Warning this guy actually purposely puts hooks in his arm and then shows you 3 ways of removing them.

http://www.youtube.com/watch?v=zgfpsupm ... _embedded#!






My question to you (tongue in cheek) are all yanks mad, assuming he is a yak and being honest, did you squirm at least once while watching the video ?

PS wasn't sure where to post, here or the safety section.

Steve


----------



## Robz (Dec 30, 2012)

Used that technique a few times when I've pinged myself with small trebles.it DOES work and it DOESN'T hurt any more than pulling off a bandaid
Rob


----------



## mangajack (Jul 23, 2007)

I've been doing that to myself and mates for years with not one that was problematic. 
It actually hurts a whole lot less than when it went in.
Worst place is the finger tips because the skin is tough and the sensitivity much higher than anywhere else on your body, but even there they do come out easily enough.
I wouldn't try it with a hook thru the eyeball though.....


----------



## bjfisherman (May 21, 2013)

that guys tough. looking at those methods, pushing it thru and crushing barbs seems to be the easiest.


----------



## Robz (Dec 30, 2012)

If you stick yourself this method is very quick and painless. Buggered if I'm making an extra hole in myself pushing the point through


----------



## kayakone (Dec 7, 2010)

This is a real risk for us as kayak fishos. This is so paramount to safety, that I feel this should be re-classified.

Mods: Please move this to Safety.


----------



## Jimmybro (Jul 17, 2012)

Looks like he really enjoys the experience. Rather him than me but good on him for showing us. He should go into the piercing business as you would pay $30 to have a similar piercing


----------



## Zilch (Oct 10, 2011)

kayakone said:


> This is a real risk for us as kayak fishos. This is so paramount to safety, that I feel this should be re-classified.
> 
> Mods: Please move this to Safety.


Trev and mods i am happy for this to go into whatever section you feel appropriate or to be left here.

Steve


----------



## Guest (Jun 10, 2013)

kayakone said:


> This is a real risk for us as kayak fishos. This is so paramount to safety, that I feel this should be re-classified.
> 
> Mods: Please move this to Safety.


This is somthing that should be practiced just like re entry to the yak. :twisted:


----------



## rodrocket (Apr 24, 2012)

Well, F*** me sideways with a deck chair....


----------



## Ado (Mar 31, 2008)

kayakone said:


> Mods: Please move this to Safety.


Done.


----------



## Ado (Mar 31, 2008)

You'd think that he'd test out the methods first before filming wouldn't you :? .

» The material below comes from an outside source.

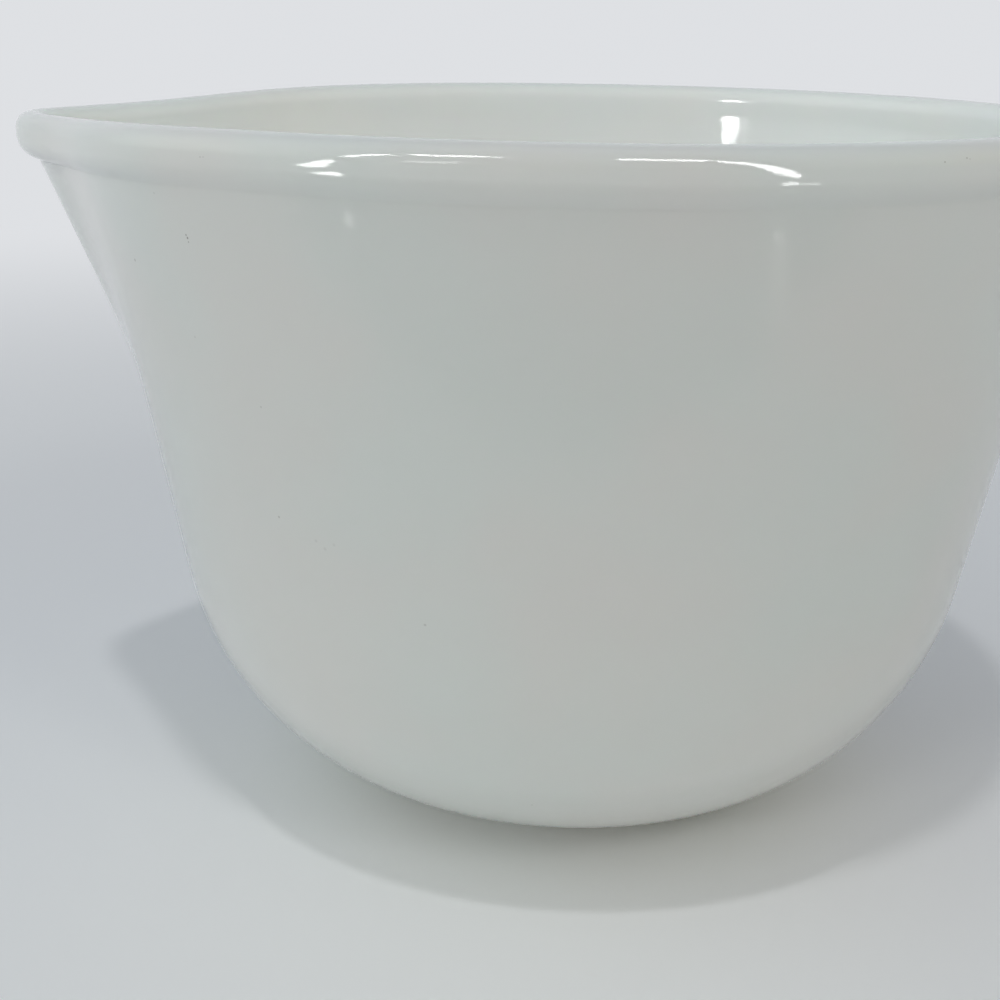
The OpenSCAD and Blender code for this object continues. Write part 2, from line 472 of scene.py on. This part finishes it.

I've used the second method twice. Works a treat. The trick is to mack fure you grad the hook with the pliers really close the the skin. The trick is to 'disengage the barb' as he said in the third method, by making sure the eye is touching your skin before you pull with the pliers.

I've seen the last bethod used on other videos. It does seem like the best method if (and this is a big if for us) you have a second person handy. But don't try it as he did because he's obviously more into pain than instruction. Get you mate to pull tightly on the line (i.e, leave the line through the eye). Pushing down on the skin near the hook also helps.


----------



## kayakone (Dec 7, 2010)

Good video Ado. That was a Sebile Magic Swimmer that he cut all the barbs off before removal. Better than getting a second one embedded.


----------



## lightly (Oct 25, 2012)

I got a treble in my hand last week no cutters or pliers, cut the line drove home with it then pulled it out with pliers.
Don't try to cast heavy lures fly fishing >.>


----------